Jeffrey A. Schwab, Esq.
On June 12, 2017 in Sandoz v. Amgen the Supreme Court decided two issues concerning the Biologics Price Competition And Innovation Act of 2009 (BPCIA). It is now clear that the 180 day notice required before the date of first commercial marketing of a biologically equivalent drug can be given prior to FDA approval. The Court also decided that an injunction under federal law predicated upon the failure of the biosimilar applicant to adopt the “patent dance” procedures is not available, but left open the possibility that a state law unfair competition action could be.
BPCIA provides a pathway for an applicant seeking FDA approval of a biosimilar to rely upon the data of an already approved biologic. It created a multiple stage approach which permits patent challenges during the FDA approval process between the applicant and the prior registrant. This has been referred to as the “patent dance.”
Because the act of applying for FDA approval is not an act of patent infringement, the law established an “artificial” act of infringement permitting early patent challenges.

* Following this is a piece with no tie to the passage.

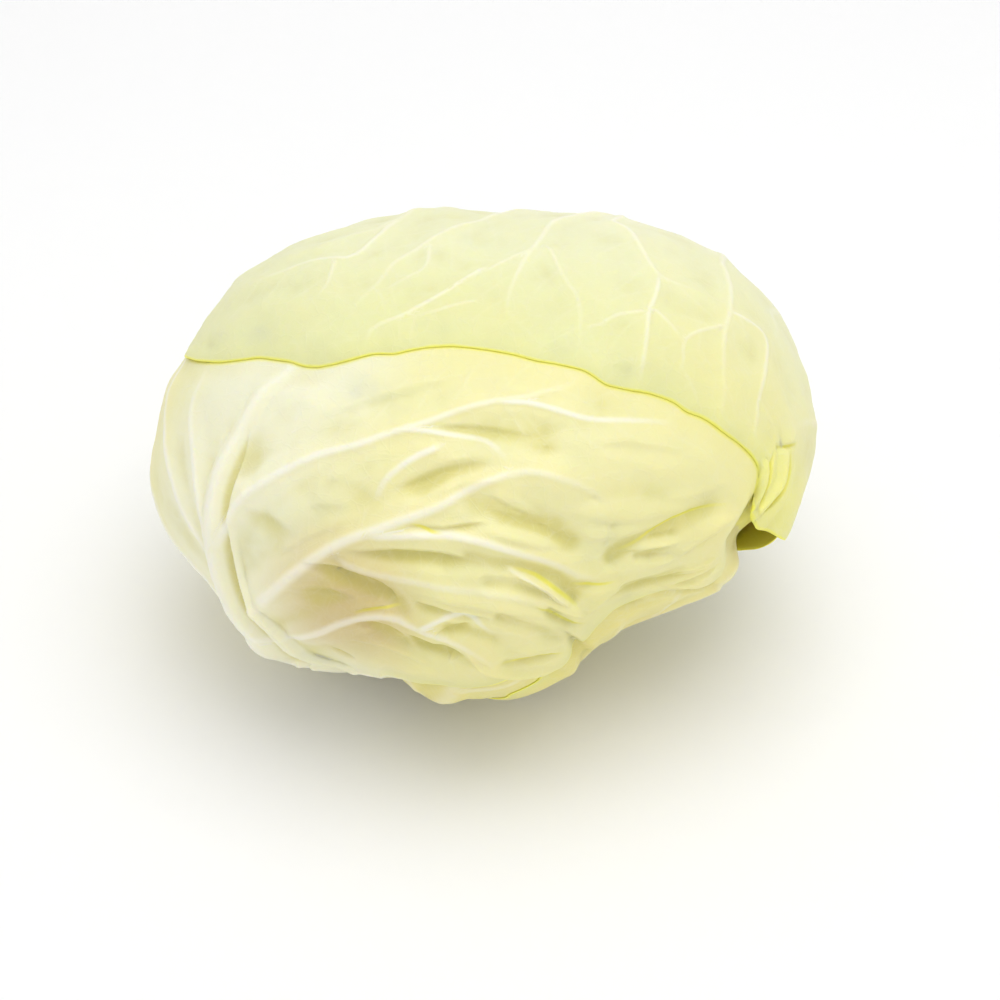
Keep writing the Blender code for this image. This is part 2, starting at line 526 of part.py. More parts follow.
def sheet(index, d):
    """Outer and inner radius of a leaf in directions d."""
    leaf = LEAVES[index]
    places = d * head_radius(d)[:, None]
    longer = slant(d)
    top = form(d, under=index > 1) - LAYER * longer * sum(other.cover(d) for other in LEAVES[:index])
    for number, other in list(enumerate(LEAVES))[index + 1 :]:
        rise = relief(number, d, places, FOLLOWING) + blended(other.lifts, places, FOLLOWING)
        top += other.cover(d) * rise
    top += blended(leaf.lifts, places)
    outer = np.minimum(top + relief(index, d, places), above_floor(d, index * LAYER))
    edge = np.clip(leaf.within(d) / THINNING, 0, 1)
    thickness = (MARGIN_THICKNESS + (BLADE_THICKNESS - MARGIN_THICKNESS) * edge) * longer
    inner = np.minimum(top, above_floor(d, index * LAYER)) - thickness
    return outer, inner


def heart_radius(d):
    places = d * head_radius(d)[:, None]
    under = form(d, under=True) - LAYER * slant(d) * sum(leaf.cover(d) for leaf in LEAVES)
    return np.minimum(under - HEART_SPARE + blended(HEART_RIBS, places), above_floor(d, len(LEAVES) * LAYER))


# Bodies


def material(name, colour, roughness):
    mat = bpy.data.materials.new(name)
    mat.use_nodes = True
    shader = mat.node_tree.nodes["Principled BSDF"]
    shader.inputs["Base Color"].default_value = (*colour, 1.0)
    shader.inputs["Roughness"].default_value = roughness
    mat.diffuse_color = (*colour, 1.0)
    return mat


def body(name, places, faces, colour, roughness, keep=1.0):
    """A named object from places and faces, thinned to a share of its triangles where it is flattest."""
    mesh = bpy.data.meshes.new(name)
    mesh.from_pydata([tuple(p) for p in places], [], faces)
    obj = bpy.data.objects.new(name, mesh)
    bpy.context.collection.objects.link(obj)
    mesh.materials.append(material(name, colour, roughness))
    mesh.shade_smooth()
    mesh.set_sharp_from_angle(angle=SHARP_FROM)
    if keep < 1.0:
        thin = obj.modifiers.new("thin_out", "DECIMATE")
        thin.ratio = keep
        thin.use_collapse_triangulate = True
    return obj


def leaf_body(index, cells, keep):
    """A closed sheet: the outer side, the inner side turned over, and a rim between them."""
    leaf = LEAVES[index]
    d = leaf.grid(cells)
    outer, inner = sheet(index, d)
    side = cells + 1
    number = np.arange(side * side).reshape(side, side)
    quads = np.stack([number[:-1, :-1], number[1:, :-1], number[1:, 1:], number[:-1, 1:]], -1).reshape(-1, 4)
    rim = np.concatenate([number[:-1, 0], number[-1, :-1], number[:0:-1, -1], number[0, :0:-1]])
    after = np.roll(rim, -1)
    below = side * side
    edge = np.stack([after, rim, rim + below, after + below], -1)
    faces = np.concatenate([quads, quads[:, ::-1] + below, edge])
    places = np.concatenate([d * outer[:, None], d * inner[:, None]])
    return body(leaf.name, places, faces.tolist(), leaf.colour, 0.45, keep)


def turned_rings(radii, spin):
    """Faces that join rings of `spin` places each, with one more place at either end."""
    first, last = 0, 1 + radii * spin
    ring = 1 + np.arange(radii * spin).reshape(radii, spin)
    step = np.roll(ring, -1, axis=1)
    faces = [(first, a, b) for a, b in zip(ring[0], step[0])]
    faces += np.stack([ring[:-1], ring[1:], step[1:], step[:-1]], -1).reshape(-1, 4).tolist()
    faces += [(last, b, a) for a, b in zip(ring[-1], step[-1])]
    return [tuple(int(i) for i in face) for face in faces]


def stem_places(profile, spin):
    """Rings of places round the stem's line, from (distance along it, radius) pairs."""
    around = np.linspace(0, 2 * pi, spin, endpoint=False)
    ring = np.cos(around)[:, None] * BACK_OF_STEM + np.sin(around)[:, None] * SIDE_OF_STEM
    return [at * STEM + radius * ring for at, radius in profile]


CORE_PROFILE = [
    (CORE_NECK_AT, CORE_NECK_RADIUS),
    (0.5 * (CORE_NECK_AT + CORE_TIP_AT), CORE_WAIST_RADIUS),
    (CORE_TIP_AT, CORE_TIP_RADIUS),
]


def heart_body(rings, spin):
    """The dense heart: rings from its crown to the stem's socket, then down the socket's wall to its bottom."""
    outs = 180 - (180 - SOCKET_MOUTH) * np.arange(1, rings + 1) / rings
    sides = np.degrees(np.linspace(0, 2 * pi, spin, endpoint=False))
    directions = [np.array(grown(*[(out, side) for side in sides])) for out in outs]
    rows = [d * heart_radius(d)[:, None] for d in directions]
    crown = -STEM * heart_radius(-STEM[None])[0]
    wall = [(at, radius + CORE_GAP) for at, radius in CORE_PROFILE]
    rows += stem_places(wall, spin)
    bottom = (CORE_TIP_AT - CORE_GAP) * STEM
    rows[-1] = rows[-1] - CORE_GAP * STEM
    places = np.vstack([crown[None]] + rows + [bottom[None]])
    faces = turned_rings(len(rows), spin)
    return body("heart", places, [f[::-1] for f in faces], PALE_FLESH, 0.5)


def stem_body(spin):
    """The stump with its flat cut face, tapering through the leaf bases into the core."""
    rim = [(STEM_CUT_AT, STEM_RADIUS - STEM_CUT_BEVEL), (STEM_CUT_AT - STEM_CUT_BEVEL, STEM_RADIUS)]
    rows = stem_places(rim + [(STEM_WAIST_AT, STEM_WAIST_RADIUS)] + CORE_PROFILE, spin)
    places = np.vstack([STEM_CUT_AT * STEM] + rows + [CORE_TIP_AT * STEM])
    return body("stem", places, turned_rings(len(rows), spin), PALE_FLESH, 0.6)


def settled(objects):
    """Applies the thinning, moves the head so that it stands over the origin, and evens out its rest spot."""
    bpy.context.view_layer.update()
    graph = bpy.context.evaluated_depsgraph_get()
    meshes = [bpy.data.meshes.new_from_object(obj.evaluated_get(graph)) for obj in objects]
    corners = np.array([v.co[:] for mesh in meshes for v in mesh.vertices])
    low, high = corners.min(0), corners.max(0)
    shift = np.array([(low[0] + high[0]) / 2, (low[1] + high[1]) / 2, -REST_HEIGHT])
    for obj, mesh in zip(objects, meshes):
        obj.modifiers.clear()
        obj.data = mesh
        mesh.name = obj.name
        for v in mesh.vertices:
            v.co = [a - b for a, b in zip(v.co, shift)]
            if v.co.z < REST_EVENNESS:
                v.co.z = 0.0


def main():
    for obj in list(bpy.data.objects):
        bpy.data.objects.remove(obj)
    objects = [leaf_body(index, cells, keep) for index, (cells, keep) in enumerate(LEAF_CELLS)]
    objects += [heart_body(HEART_RINGS, SPIN), stem_body(SPIN)]
    settled(objects)


if __name__ == "__main__":
    main()
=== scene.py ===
# %% [markdown]
# # A head of green cabbage, leaf by leaf
# A cabbage head is one huge bud. Every leaf wraps round the leaves inside it, with its ribs standing out
# on the outside and its thin margin lying loosely on its neighbour. The solids loaded here already have
# the size, the leaves and the main ribs of one such head. Each solid is now replaced by a finer piece of
# the same form, with branching veins, crinkles, a curled corner and a soft, waxy finish that lets a
# little light through.

from math import cos, hypot, pi, radians, sin

import bpy
import numpy as np
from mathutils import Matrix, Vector


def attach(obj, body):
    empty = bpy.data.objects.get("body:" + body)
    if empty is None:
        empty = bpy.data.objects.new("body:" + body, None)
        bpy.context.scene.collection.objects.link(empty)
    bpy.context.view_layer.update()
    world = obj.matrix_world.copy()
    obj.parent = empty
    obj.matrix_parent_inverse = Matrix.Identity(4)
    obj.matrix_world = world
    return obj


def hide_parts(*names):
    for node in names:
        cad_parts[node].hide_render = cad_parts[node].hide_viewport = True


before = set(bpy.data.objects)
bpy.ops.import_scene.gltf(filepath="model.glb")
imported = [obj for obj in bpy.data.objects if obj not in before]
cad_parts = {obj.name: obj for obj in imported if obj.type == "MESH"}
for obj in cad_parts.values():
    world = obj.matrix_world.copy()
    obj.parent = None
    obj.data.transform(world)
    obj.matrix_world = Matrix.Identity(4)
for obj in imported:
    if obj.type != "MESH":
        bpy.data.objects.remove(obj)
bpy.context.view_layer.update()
print("solids:", ", ".join(sorted(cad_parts)))

# %% [markdown]
# ## The form that all leaves share
# A real head is pressed into shape by its own growing leaves, so its outside is one smooth form and each
# leaf is a sheet that follows it. It could be sculpted by hand, but then five leaves would have to be
# fitted to one another by eye. Here the form is a function instead: it gives the distance from the head's
# centre to its outside in any direction. The lengths are metres, and they are the same ones that the
# solids were made with.

# %% The head's main sizes
MM = 1000
HALF_WIDTH = 0.115
HALF_DEPTH = 0.098
HALF_HEIGHT = 0.076
HALVES = np.array([HALF_WIDTH, HALF_DEPTH, HALF_HEIGHT])
MEAN_RADIUS = 0.092
REST_HEIGHT = 0.0735  # from the flat spot up to the head's centre
STEM_AROUND = -40  # degrees from the front, counted to the right
STEM_UP = -62  # degrees above level, so the stem points down and a little forwards
BACK_RIB_AROUND = 146  # where the crown leaf's midrib comes up
STEM_CUT_AT = 0.0735  # from the head's centre to the stem's cut face
STEM_DIMPLE = 0.009
DIMPLE_REACH = radians(19)
LEAF_BASE = 12.3  # degrees from the stem's line at which the leaf bases end


def unit(v):
    """Vectors of length one in the directions of v."""
    v = np.asarray(v, float)
    return v / np.linalg.norm(v, axis=-1, keepdims=True)


def turned(around, up):
    """The direction `around` degrees from the front, counted to the right, and `up` degrees above level."""
    a, u = radians(around), radians(up)
    return np.array([sin(a) * cos(u), -cos(a) * cos(u), sin(u)])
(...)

Under BPCIA, the applicant seeking FDA approval must notify the owner of the registered drug about the application and provide manufacturing information within twenty days after the FDA advises the applicant that it has accepted the application for review. This triggers an exchange of information designed to create a list of relevant patents and legal positions. It is a two-phased process. In the first phase the parties collaborate to identify patents for immediate litigation. The second phase begins when the 180 day notice of intention to commercialize is given.

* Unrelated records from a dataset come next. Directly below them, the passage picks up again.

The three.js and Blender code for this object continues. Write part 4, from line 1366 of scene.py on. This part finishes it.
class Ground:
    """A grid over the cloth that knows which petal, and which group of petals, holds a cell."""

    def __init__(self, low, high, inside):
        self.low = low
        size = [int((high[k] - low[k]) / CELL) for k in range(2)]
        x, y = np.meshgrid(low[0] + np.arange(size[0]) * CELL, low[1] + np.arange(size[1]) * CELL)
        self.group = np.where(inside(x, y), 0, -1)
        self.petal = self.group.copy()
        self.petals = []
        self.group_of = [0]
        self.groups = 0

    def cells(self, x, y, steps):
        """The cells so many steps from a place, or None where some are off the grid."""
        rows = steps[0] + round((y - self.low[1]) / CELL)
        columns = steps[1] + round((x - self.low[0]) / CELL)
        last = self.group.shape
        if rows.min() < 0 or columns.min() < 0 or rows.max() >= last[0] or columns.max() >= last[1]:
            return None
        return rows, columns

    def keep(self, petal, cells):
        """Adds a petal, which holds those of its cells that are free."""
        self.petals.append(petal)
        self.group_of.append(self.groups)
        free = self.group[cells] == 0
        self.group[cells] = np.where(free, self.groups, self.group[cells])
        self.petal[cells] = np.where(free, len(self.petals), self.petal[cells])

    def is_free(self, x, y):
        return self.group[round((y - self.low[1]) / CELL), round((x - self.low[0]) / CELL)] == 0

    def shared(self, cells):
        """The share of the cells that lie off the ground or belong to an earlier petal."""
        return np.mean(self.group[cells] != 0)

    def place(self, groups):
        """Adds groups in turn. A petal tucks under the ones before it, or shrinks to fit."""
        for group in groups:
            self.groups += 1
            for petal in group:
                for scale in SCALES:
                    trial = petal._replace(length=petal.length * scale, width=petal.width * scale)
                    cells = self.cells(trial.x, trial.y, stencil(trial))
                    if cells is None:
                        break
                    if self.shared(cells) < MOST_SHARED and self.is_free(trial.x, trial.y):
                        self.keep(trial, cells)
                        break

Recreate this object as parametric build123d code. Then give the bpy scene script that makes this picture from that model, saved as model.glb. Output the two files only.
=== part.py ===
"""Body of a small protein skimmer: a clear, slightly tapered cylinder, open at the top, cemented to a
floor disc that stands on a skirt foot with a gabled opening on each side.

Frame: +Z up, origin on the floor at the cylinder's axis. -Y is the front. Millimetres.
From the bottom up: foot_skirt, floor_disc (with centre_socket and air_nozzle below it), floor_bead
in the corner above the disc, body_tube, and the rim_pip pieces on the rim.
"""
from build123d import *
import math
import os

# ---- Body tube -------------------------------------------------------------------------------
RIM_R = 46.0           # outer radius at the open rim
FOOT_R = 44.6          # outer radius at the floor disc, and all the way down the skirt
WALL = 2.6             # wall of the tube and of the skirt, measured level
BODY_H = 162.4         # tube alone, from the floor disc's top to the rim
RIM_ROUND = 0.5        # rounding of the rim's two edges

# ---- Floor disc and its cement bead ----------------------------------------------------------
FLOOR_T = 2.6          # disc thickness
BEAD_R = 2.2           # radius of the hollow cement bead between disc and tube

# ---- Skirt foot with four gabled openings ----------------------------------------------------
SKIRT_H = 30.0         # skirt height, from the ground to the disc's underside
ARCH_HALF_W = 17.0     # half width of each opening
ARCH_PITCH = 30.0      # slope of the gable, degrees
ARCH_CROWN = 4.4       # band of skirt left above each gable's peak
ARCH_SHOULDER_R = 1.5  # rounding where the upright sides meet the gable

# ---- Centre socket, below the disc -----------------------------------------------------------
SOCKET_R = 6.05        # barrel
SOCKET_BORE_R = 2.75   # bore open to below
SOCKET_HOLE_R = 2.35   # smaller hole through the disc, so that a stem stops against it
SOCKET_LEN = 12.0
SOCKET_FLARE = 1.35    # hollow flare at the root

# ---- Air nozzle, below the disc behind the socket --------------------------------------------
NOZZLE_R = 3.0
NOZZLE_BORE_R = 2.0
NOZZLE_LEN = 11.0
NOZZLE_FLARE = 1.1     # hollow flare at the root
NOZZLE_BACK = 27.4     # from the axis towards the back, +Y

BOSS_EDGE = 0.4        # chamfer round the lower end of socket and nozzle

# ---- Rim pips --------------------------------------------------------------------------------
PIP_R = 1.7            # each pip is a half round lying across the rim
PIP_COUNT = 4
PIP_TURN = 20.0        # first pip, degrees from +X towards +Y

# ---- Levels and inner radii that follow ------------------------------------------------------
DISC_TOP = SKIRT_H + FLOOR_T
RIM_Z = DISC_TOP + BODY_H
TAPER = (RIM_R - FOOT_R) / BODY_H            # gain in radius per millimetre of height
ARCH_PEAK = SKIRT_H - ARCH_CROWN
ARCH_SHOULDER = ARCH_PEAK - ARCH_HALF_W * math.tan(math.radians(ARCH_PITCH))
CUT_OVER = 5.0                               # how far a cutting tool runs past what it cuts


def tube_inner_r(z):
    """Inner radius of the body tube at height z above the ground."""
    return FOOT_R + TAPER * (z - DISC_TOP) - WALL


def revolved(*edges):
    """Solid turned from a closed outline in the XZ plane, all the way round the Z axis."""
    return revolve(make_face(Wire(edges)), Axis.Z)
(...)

Failure to comply with the procedural requirements under the first phase permits the approved drug owner to seek a declaration of infringement, invalidity or enforceability of any patent that claims the biological product or use of the biological product. The penalty for the applicant is that it is foreclosed from initiating legal action.
Sandoz sought FDA approval to market a biosimilar of Amgen’s Neupogen. Sandoz properly notified Amgen that it had submitted an application and also provided the notice that Sandoz intended to market its product immediately after receiving FDA approval. However, rather than initiate an information exchange, Amgen advised that it did not intend to provide the manufacturing and other information. Amgen sued Sandoz for patent infringement. In addition, the lawsuit alleged that the failure to provide the information was an act of unfair competition under California State law and the notice of intent to commercialize was ineffective because the 180 day market notice could only be given after FDA approval.

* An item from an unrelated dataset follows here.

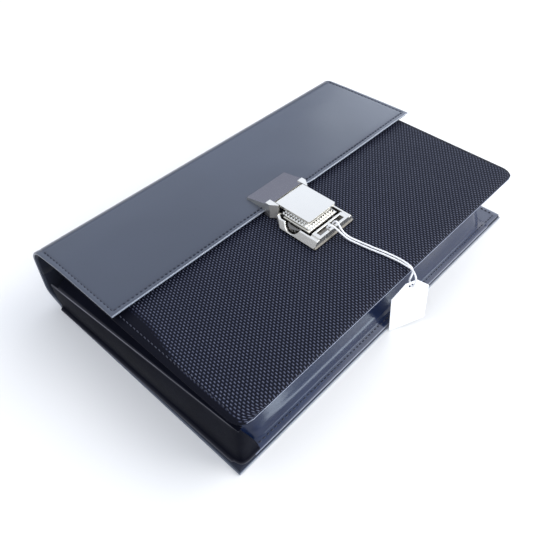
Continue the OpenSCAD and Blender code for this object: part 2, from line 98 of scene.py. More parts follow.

While the case was pending, the FDA approved the Sandoz product and Sandoz provided Amgen with a second 180 day notice.
The District Court dismissed the unfair competition claims. The Federal Circuit affirmed the dismissal of the state law claims holding that BPCIA provided the exclusive remedies for failure to meet its requirements. The Federal Circuit also held that the 180 day can only take place after FDA approval.
The Supreme Court held that BPCIA does not preempt state law claims. It, therefore, remanded the case to the Federal Circuit to determine the applicability of California State law.
With regard to the 180 days notice, the Supreme Court held that the statutory wording i.e., “not later than 180 days before the date the first commercial marketing of the biological product licensed” is not dependent upon FDA approval. The notice can be given earlier.
It can now be expected that applicants for biosimilars will be providing early 180 notices and when approved the biosimilar will be available for sale earlier. We await clarification whether failure to enter into the so-called “patent dance” carries with it consequences beyond immediate exposure to patent litigation, but as well, claims of unfair competition under State law.